Yo no sé, no. Ese sábado, Pedro se despertó sabiendo que lo mandarían a la verdulería temprano, a eso de las 10, y que era muy probable que la abuela de Graciela lo iba a atender. El problema era que el día anterior, cuando terminaba Intriga en Hawai por la tele, Gracielita lo había tomado de la mano y lo había besado en la mejilla, y Pedro estaba seguro de que la abuela de su amiga había visto ese momento. Ese año era el último de esa serie y el último de Pedro en ese barrio. A pocos metros de la verdulería había un portón verde de casi tres metros de largo y era un arco –a veces el único como la gente que teníamos– para jugar al gol entra o a los penales. Eso sí, cuando pintaba un partido, el otro arco estaba en la vereda de enfrente y no precisamente en línea recta al portón. Formado por dos plátanos que encima estaban medio oblicuos, uno sabía que para quedar de cara al arquero contrario habría que tirar una jugada en diagonal, no muy pronunciada, pero diagonal al fin. Unos días antes, en La Urquiza, la escuela que está por Santiago, al lado de la iglesia de Lourdes, el timbre lo salvó a Pedro de estar de cara a la máxima autoridad (la directora) después de una fugaz batalla con tizas, y dejaría esa escuela invicto de ir castigado a la dirección.

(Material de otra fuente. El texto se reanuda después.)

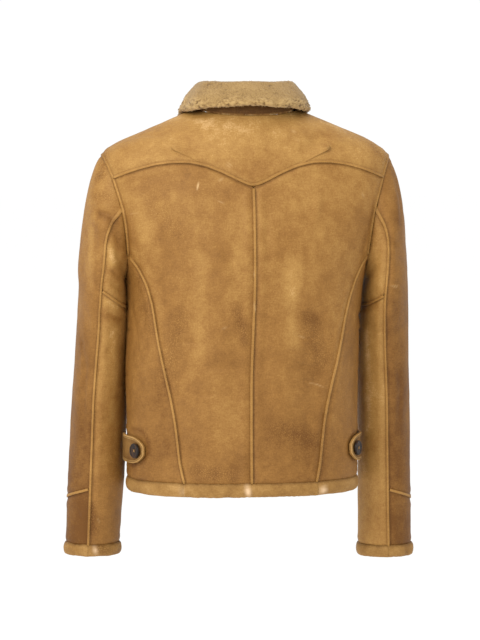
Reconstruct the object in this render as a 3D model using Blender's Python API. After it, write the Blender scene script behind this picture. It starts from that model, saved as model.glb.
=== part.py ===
"""A western-cut sheepskin jacket, filled out as when worn, with its fronts lapped and buttoned.

The hide is outside and the clipped wool inside, and the collar is turned so that its wool shows.
Everything is in metres, +Z up. The origin is the base of the neck, the back of the jacket faces +Y, and the
wearer's left is +X.

The body is one closed form, a stack of level sections, and each sleeve is another, a row of tilted rings.
A place on the body is an angle round it, from the middle of the back, and a height. A place on a sleeve is an
angle round it, from its outer side, and a distance down it. Every panel is a patch between four seams on one
of these forms, and a wall of hide under that patch. Neighbouring panels take their edges from the same seam,
and are drawn in a little from it.
"""

from collections import namedtuple
from math import atan2, cos, exp, pi, radians, sin

import bmesh
import bpy
from mathutils import Matrix, Vector

UP = Vector((0.0, 0.0, 1.0))
DEPTHWAYS = Vector((0.0, 1.0, 0.0))

# Sheepskin and its seams.
BODY_WALL = 0.006
SLEEVE_WALL = 0.005
SEAM_GAP = 0.0003
LAY_ON_GAP = 0.0006
STRIP_WIDTH = 0.0062
STRIP_THICKNESS = 0.0022
EDGE_CLEAR = 0.0009
SLANT_CLEAR = 0.0036
SIDE_STRIP_START = 0.016
SLEEVE_STRIP_START = 0.0085
YOKE_POINT_ROOM = 1.5

# Heights of the main seams, from the base of the neck.
NAPE_HEIGHT = 0.005
NECK_POINT_HEIGHT = 0.015
FRONT_NECK_HEIGHT = -0.075
NECK_HALF_WIDTH = 0.080
YOKE_POINT_HEIGHT = -0.107
HEM_SEAM_HEIGHT = -0.574
HEM_ROLL_HEIGHT = 0.021

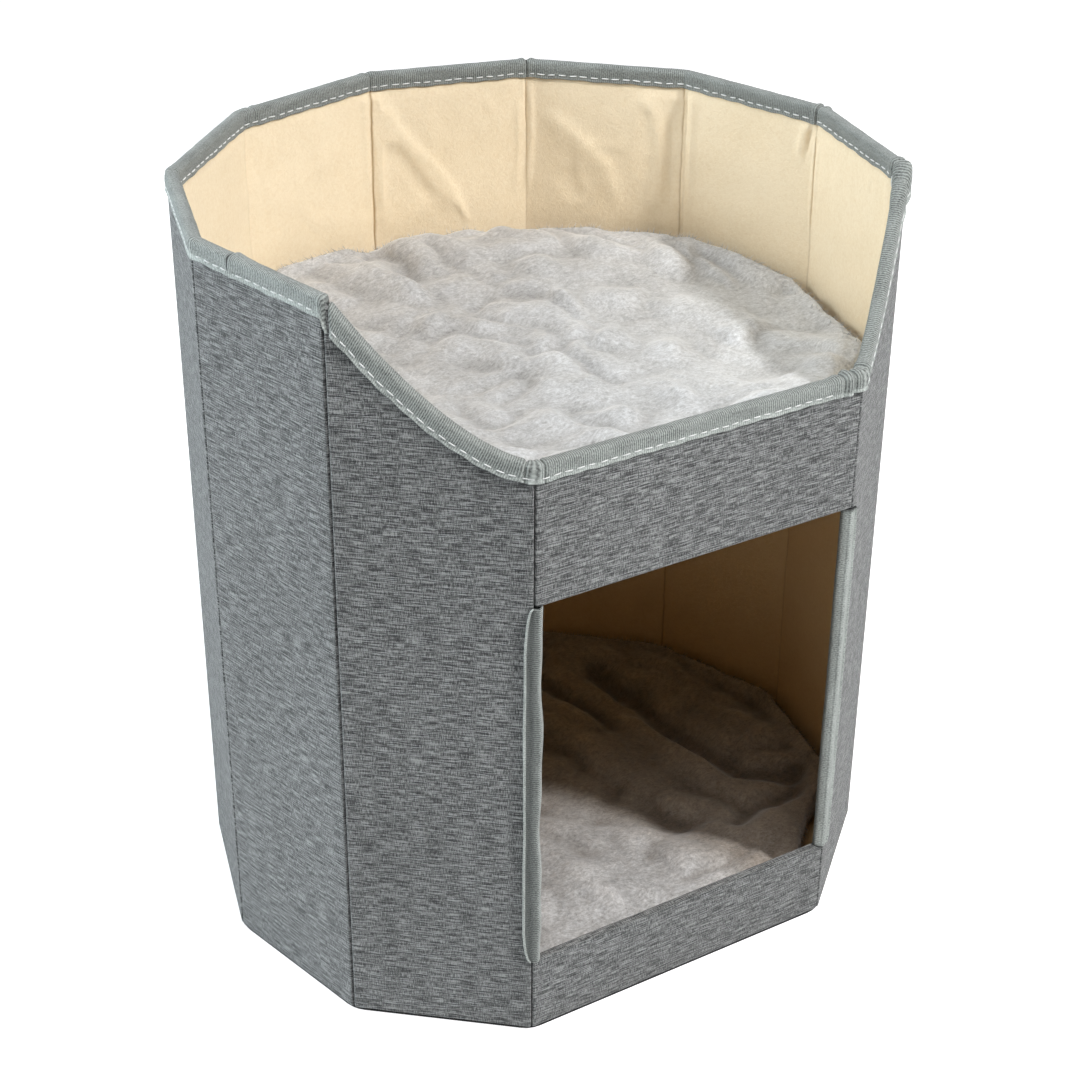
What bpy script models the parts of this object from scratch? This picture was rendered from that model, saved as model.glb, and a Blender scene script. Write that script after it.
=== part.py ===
# Two-storey folding cat house: a ring of eleven cloth-covered board walls with a doorway in the wide front wall,
# a den on the base board, and an open bed on a shelf above it, each with a plush cushion.
# The ring is drawn on its fold lines, where the covers are sewn to the lining at the boards' inner side.
# Metres, +Z up, the doorway faces -Y, the origin is under the middle of the house on the floor.

import math

import bmesh
import bpy
from mathutils import Matrix, Vector

# The wall ring
SIDE_WALL = 0.100  # width of each narrow wall, fold to fold
FRONT_WALL = 0.200  # width of the wall with the doorway
WALLS_A_SIDE = 5  # narrow walls on the left and on the right
SHOULDER_TURN = math.radians(36.5)  # turn at the fold behind the first narrow wall
WALL_HEIGHT = 0.440  # rim of the back and side walls
FRONT_HEIGHT = 0.360  # rim of the front wall
RIM_SWEEP = 1.6  # how steeply the rim falls along the first narrow wall
SILL_HEIGHT = 0.050  # lower edge of the doorway
DOOR_TOP = 0.278  # upper edge of the doorway

# Sheet thicknesses
BOARD = 0.0032
COVER_CLOTH = 0.0008
LINING_CLOTH = 0.0006
BINDING = 0.0008
BOTTOM_CLOTH = 0.0010

# Clearances
TOUCH_GAP = 0.0003  # between pieces that lie on each other
FOLD_GAP = 0.0004  # between neighbouring covers at a fold
BOARD_PLAY = 0.0010  # between a wall's board and the turned edges of its cover
LIFT_GAP = 0.0008  # between the shelf's edge and the loop patches that it passes

# Binding tape
BINDING_REACH = 0.0105  # how far it comes down on each side of an edge
RIM_ROUND = 0.0030  # height of its rounded fold above the edge that it binds
JAMB_STAND = 0.0040  # how far the doorway tape stands beyond the fold, over the side wall's free edge
JAMB_TAPER_TOP = 0.036  # height over which its legs narrow towards the header
JAMB_TAPER_FOOT = 0.010  # the same towards the sill
JAMB_TIP = 0.20  # share of the legs that is left at its ends

# Cover edges
PANEL_EDGE = 0.0016  # rounding where the cover cloth turns over a board's edge
PANEL_CORNER = 0.003  # rounding of a panel's corners
BOTTOM_INSET = 0.0012  # bottom cloth's edge inside the outer face of the walls

# Shelf and base board
SHELF_TOP = 0.306  # top of the covered shelf
INNER_BOARD = 0.0035  # thickness of the shelf board and of the base board
INNER_CORNER = 0.012  # corner rounding of both boards' covers
SHEET_EDGE = 0.0012  # rounding of their covers' upper edge

# Hook tabs and loop patches
HOOK_TAPE = 0.0010
TAB_WIDTH = 0.050
TAB_DROP = 0.018
TAB_FOOT = 0.012
PATCH_MARGIN = 0.002  # patch beyond the tab on each side
PATCH_CORNER = 0.003
TAB_WALLS = (2, 4)  # narrow walls that carry tabs, counted from the doorway on each side

# Cushions
CUSHION_GAP = 0.0025  # between a cushion's edge and the lining
CUSHION_THICK = 0.0305
CUSHION_SEAM = 0.011  # height of the seam that runs round it
CUSHION_ROLL = 0.009  # width of the rounded edge
CUSHION_CROWN = 0.0025  # how much higher the middle is than the edge
CUSHION_DRAW = 0.003  # how far the edge is drawn in between the folds
CUSHION_RINGS = (2, 4, 6.5, 9.5, 13)  # rings of points on the crown, in rolls from the edge
CUSHION_TUCK = 0.15  # how far the rounded edge draws in above and below its seam, in rolls
EDGE_MOUNDS = 0.4  # share of the mounds that is left at the rounded edge
MOUND_HEIGHT = 0.0030  # how high the soft mounds of the filling stand over the valleys between them
MOUND_STEP = 0.086  # from one mound to the next
MOUND_VALLEY = 0.006  # how far from the middle the first valley lies
MOUND_LENGTH = 0.220  # along a mound, over which it bends to and fro
MOUND_BEND = 0.7  # how far it bends, in radians of the next mound
MOUND_HEADING = math.radians(-83.0)  # direction of the mounds in plan

WALL_DEPTH = TOUCH_GAP + BOARD + TOUCH_GAP + COVER_CLOTH
LINING_FACE = TOUCH_GAP + LINING_CLOTH
BINDING_OUT = WALL_DEPTH + TOUCH_GAP + BINDING / 2
BINDING_IN = LINING_FACE + TOUCH_GAP + BINDING / 2
PATCH_FACE = LINING_FACE + TOUCH_GAP + HOOK_TAPE
SHELF_INSET = PATCH_FACE + LIFT_GAP
WALL_FOOT = BOTTOM_CLOTH + TOUCH_GAP


def clear_scene():
    for old in list(bpy.data.objects):
        bpy.data.objects.remove(old, do_unlink=True)


def side_chain(front_turn):
    # The right half of the plan as directions: the doorway fold, the shoulder fold, then equal folds to the back
    back_turn = (math.pi - front_turn - SHOULDER_TURN) / (WALLS_A_SIDE - 1.5)
    turns = [front_turn, SHOULDER_TURN] + [back_turn] * (WALLS_A_SIDE - 2)
    corner = Vector((FRONT_WALL / 2, 0.0))
    corners = [corner]
    heading = 0.0
    for turn in turns:
        heading += turn
        corner = corner + SIDE_WALL * Vector((math.cos(heading), math.sin(heading)))
        corners.append(corner)
    return corners


def closed_half():
    # The doorway fold turns just enough for the two sides to meet on the middle line
    low, high = 0.0, math.pi / 2
    for _ in range(60):
        middle = (low + high) / 2
        if side_chain(middle)[-1].x > 0:
            low = middle
        else:
            high = middle
    return side_chain((low + high) / 2)


def plan_folds():
    # All the folds, counterclockwise from the left end of the front wall
    half = closed_half()
    half[-1] = Vector((0.0, half[-1].y))
    left = [Vector((-fold.x, fold.y)) for fold in half[:-1]]
    folds = [left[0]] + half + left[:0:-1]
    front = -(BINDING_OUT + BINDING / 2)
    back_turn = (folds[WALLS_A_SIDE + 1] - folds[WALLS_A_SIDE]).angle(Vector((-1.0, 0.0)))
    back = half[-1].y - front / math.cos(back_turn)
    middle = Vector((0.0, (front + back) / 2))
    return [fold - middle for fold in folds]


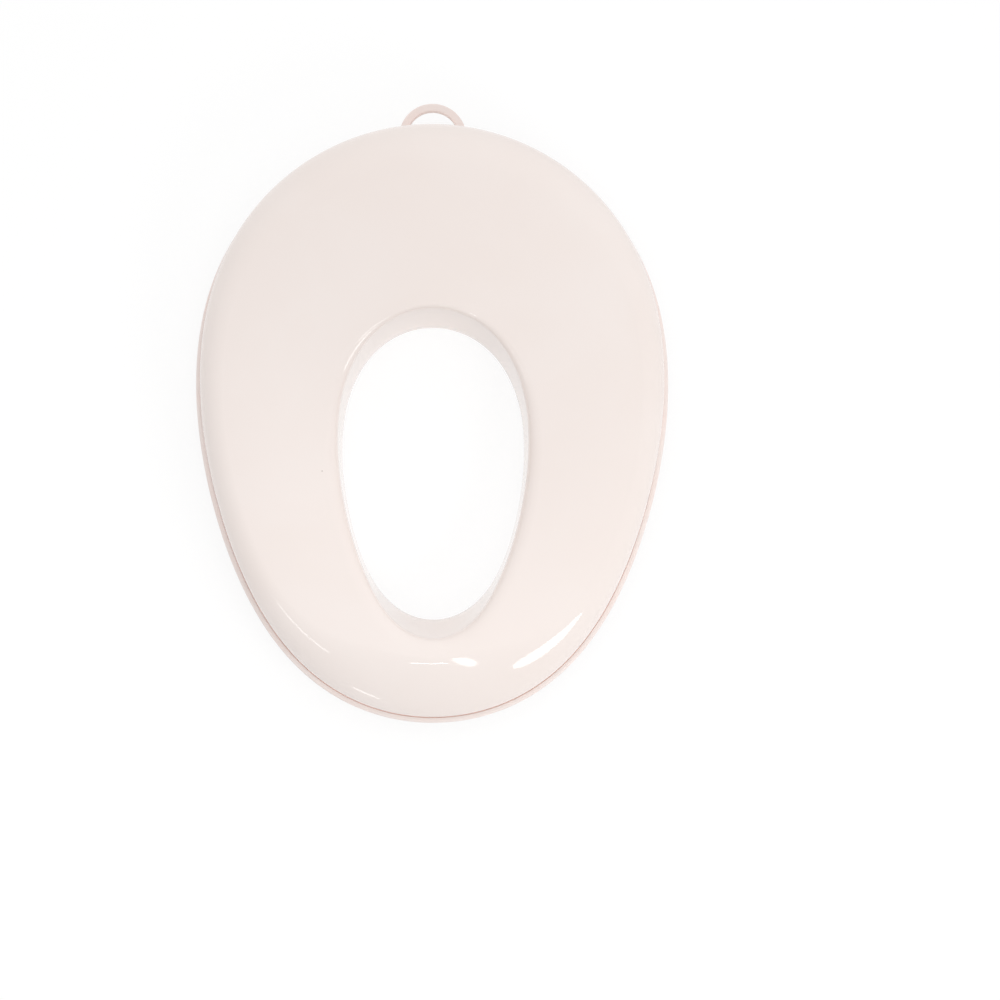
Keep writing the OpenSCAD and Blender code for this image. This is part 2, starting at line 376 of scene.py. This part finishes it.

Ya en otro barrio, en los primeros picados, estar de cara al gol era el estar de cara a algún pulóver o vaquero que hacían las veces de poste de los arcos, hasta que aparecieron los de madera con casi 7 metros y chirolas de largo, como para una cancha de 11. Ahí empezó a haber cierta comodidad para que los que atacaran pudieran quedarse de cara al gol. Lo que no resultaba tan fácil era jugar al metegol de cara a los botes del parquecito ese que cada tanto se instalaba pegadito a la cancha de Iriondo al 3900, porque a los botes siempre iban las pibas del barrio y era una verdadera intriga si te iban a dar bolilla o no.

Los viernes a la tardecita, frente al espejo, Pedro se hacía un jopo como el que tenía Robert Conrad en Intriga en Hawai para estar de lo mejor de cara a lo que vendría: la búsqueda de (¡por lo menos!) las miradas de aquellas pibas. Y un día, ya medio alejados de aquellos encuentros y de aquellos arcos, algunos nos encontrábamos de cara a tener que tomar decisiones (en lo personal y en lo colectivo) más importantes.

Una noche, después de clase y de haber hecho bar en el que estaba en 3 de febrero y Balcarce, Pedro detuvo su caminar, sacó el último Particulares del paquete y con éste (el paquete) hizo un bollito y lo dejó en el piso quedando de cara a un arco que formaban dos bolsitas negras de basura. Y me dijo: “Lo bueno de estas bolsitas es que se pueden ver bien los palos de los arcos”. Esa noche, Perón había dado un discurso en un sindicato que nos gustó mucho. Creo que fue el anteúltimo del Pocho antes de partir y sentimos como que el General quedaba de cara a enfrentar al imperialismo.

La otra mañana, escuchando tanto en la radio como en la tele voces que nos adelantan cómo nos preparamos de cara a los próximos encuentros del Mundial, Pedro, mirando el precio de algunas frutas que no aflojan y suben y suben sin parar, me dice: “Mientras escuchamos que el poder judicial no sé qué cosa, ¿sabés que? Entre partido y partido, entre fecha y fecha, hay que estar atentos de cara a lo que está pasando y a lo que viene porque con los ataques al bolsillo hay días en los que perdés por goleada. Y lo otro: el poder judicial, junto con otros poderes fácticos, atacando a las y los compañeros”. Mirando el espacio que hay entre dos cajones vacíos, se mete la mano en el bolsillo y, dándose cuenta que dejó de fumar, murmura: “Tengo que conseguir una pelo de cualquier marca”. Y, levantando un poco la voz, concluye: “Lo que hay que hacer es movilizarse a tribunales de cara a lo que está pasando y de cara a lo que viene”. Mientras tanto, en el celu se confirma una movida para bancar a Nadia.